Journal of King Saud University: Computer and Information Sciences (Feb 2024)
MTLink: Adaptive multi-task learning based pre-trained language model for traceability link recovery between issues and commits
Abstract
Traceability links between issues and commits (issue-commit links recovery (ILR)) play a significant role in software maintenance tasks by enhancing developers’ observability in practice. Recent advancements in large language models, particularly pre-trained models, have improved the effectiveness of automated ILR. However, these models’ large parameter sizes and extended training time pose challenges in large software projects. Besides, existing methods often overlook the association and distinction among artifacts, leading to the generation of erroneous links. To mitigate these problems, this paper proposes a novel link recovery method called MTLink.

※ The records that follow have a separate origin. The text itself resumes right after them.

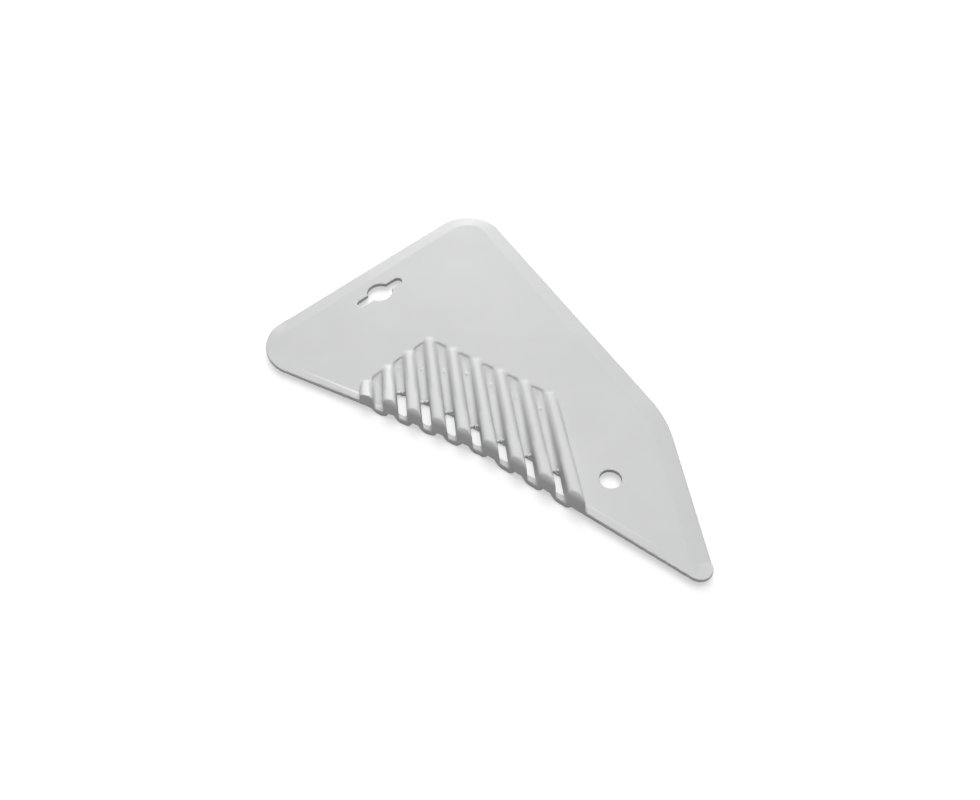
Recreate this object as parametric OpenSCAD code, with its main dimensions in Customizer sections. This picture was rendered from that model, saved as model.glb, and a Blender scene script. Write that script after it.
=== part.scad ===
// Paper-hanger's smoothing spatula, a single plastic moulding.
// A flat blade has a thinned working lip round three of its edges. Along its
// back edge it is pressed into a corrugated grip: upper ribs that rise towards
// the hand, and lower ribs that fill the valleys between them.
// The nodes are sections of the one moulding. They meet face to face.
//
// Frame: +X runs along the tool from heel to tip, +Y from the back edge to the
// top corner, +Z up from the blade. The origin is below the middle of the
// tool's box, at the height of the lowest rib.

/* [Blade outline] */
// Length over the heel and tip corners
tool_length = 250; // [245:1:258]
// Height from the back edge's ends to the top corner
tool_height = 155; // [152:1:162]
// Direction of the short working edge, up from +X
short_edge_angle = 77.3; // [75:0.1:79]
// Fall of the long working edge
long_edge_angle = 28.8; // [27:0.1:30]
// Distance of the shoulder from the heel's end
shoulder_x = 199; // [194:1:203]
// Rise of both halves of the back edge towards the grip
back_edge_angle = 5; // [4:0.1:6]
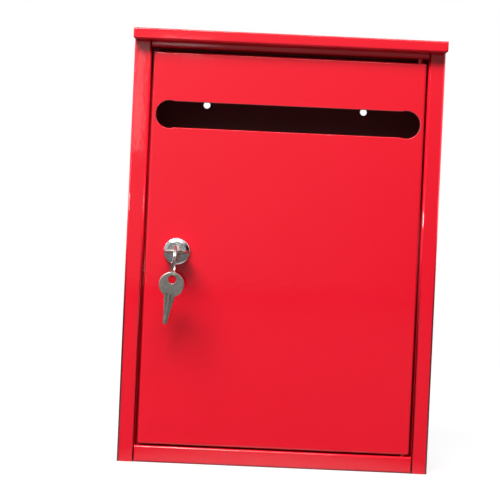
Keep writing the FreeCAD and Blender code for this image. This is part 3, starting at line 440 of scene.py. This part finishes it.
def welded_copy(node):
    """A copy of a CAD node's mesh as one closed skin with whole flat faces."""
    bm = bmesh.new()
    bm.from_mesh(cad_nodes[node].data)
    bmesh.ops.remove_doubles(bm, verts=bm.verts, dist=WELD)
    bmesh.ops.dissolve_limit(bm, angle_limit=FLAT_ANGLE, verts=bm.verts, edges=bm.edges)
    return bm


def round_off(bm, edges, width, segments=2, clamp=True):
    """Rounds some edges over a width."""
    bmesh.ops.bevel(
        bm,
        geom=edges,
        offset=width,
        offset_type="OFFSET",
        affect="EDGES",
        segments=segments,
        profile=0.5,
        material=-1,
        clamp_overlap=clamp,
    )


def sharp_edges(bm, shortest=0):
    """The edges, from a shortest length on, at which the faces turn by more than the sharp angle."""
    long_enough = [edge for edge in bm.edges if edge.is_manifold and edge.calc_length() > shortest]
    return [edge for edge in long_enough if edge.calc_face_angle() > SHARP_ANGLE]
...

It utilizes multi-teacher knowledge distillation (MTKD) to compress the model and employs an adaptive multi-task strategy to reduce information loss and improve link accuracy. Experiments are conducted on four open-source projects. The results show that (i) MTLink outperforms state-of-the-art methods; (ii) The multi-teacher knowledge distillation maintains accuracy despite model size reduction; (iii) The adaptive multi-task tracing method effectively handles confusion caused by similar artifacts and balances each task. In conclusion, MTLink offers an efficient solution for ILR in software traceability. The code is available at https://zenodo.org/records/10321150.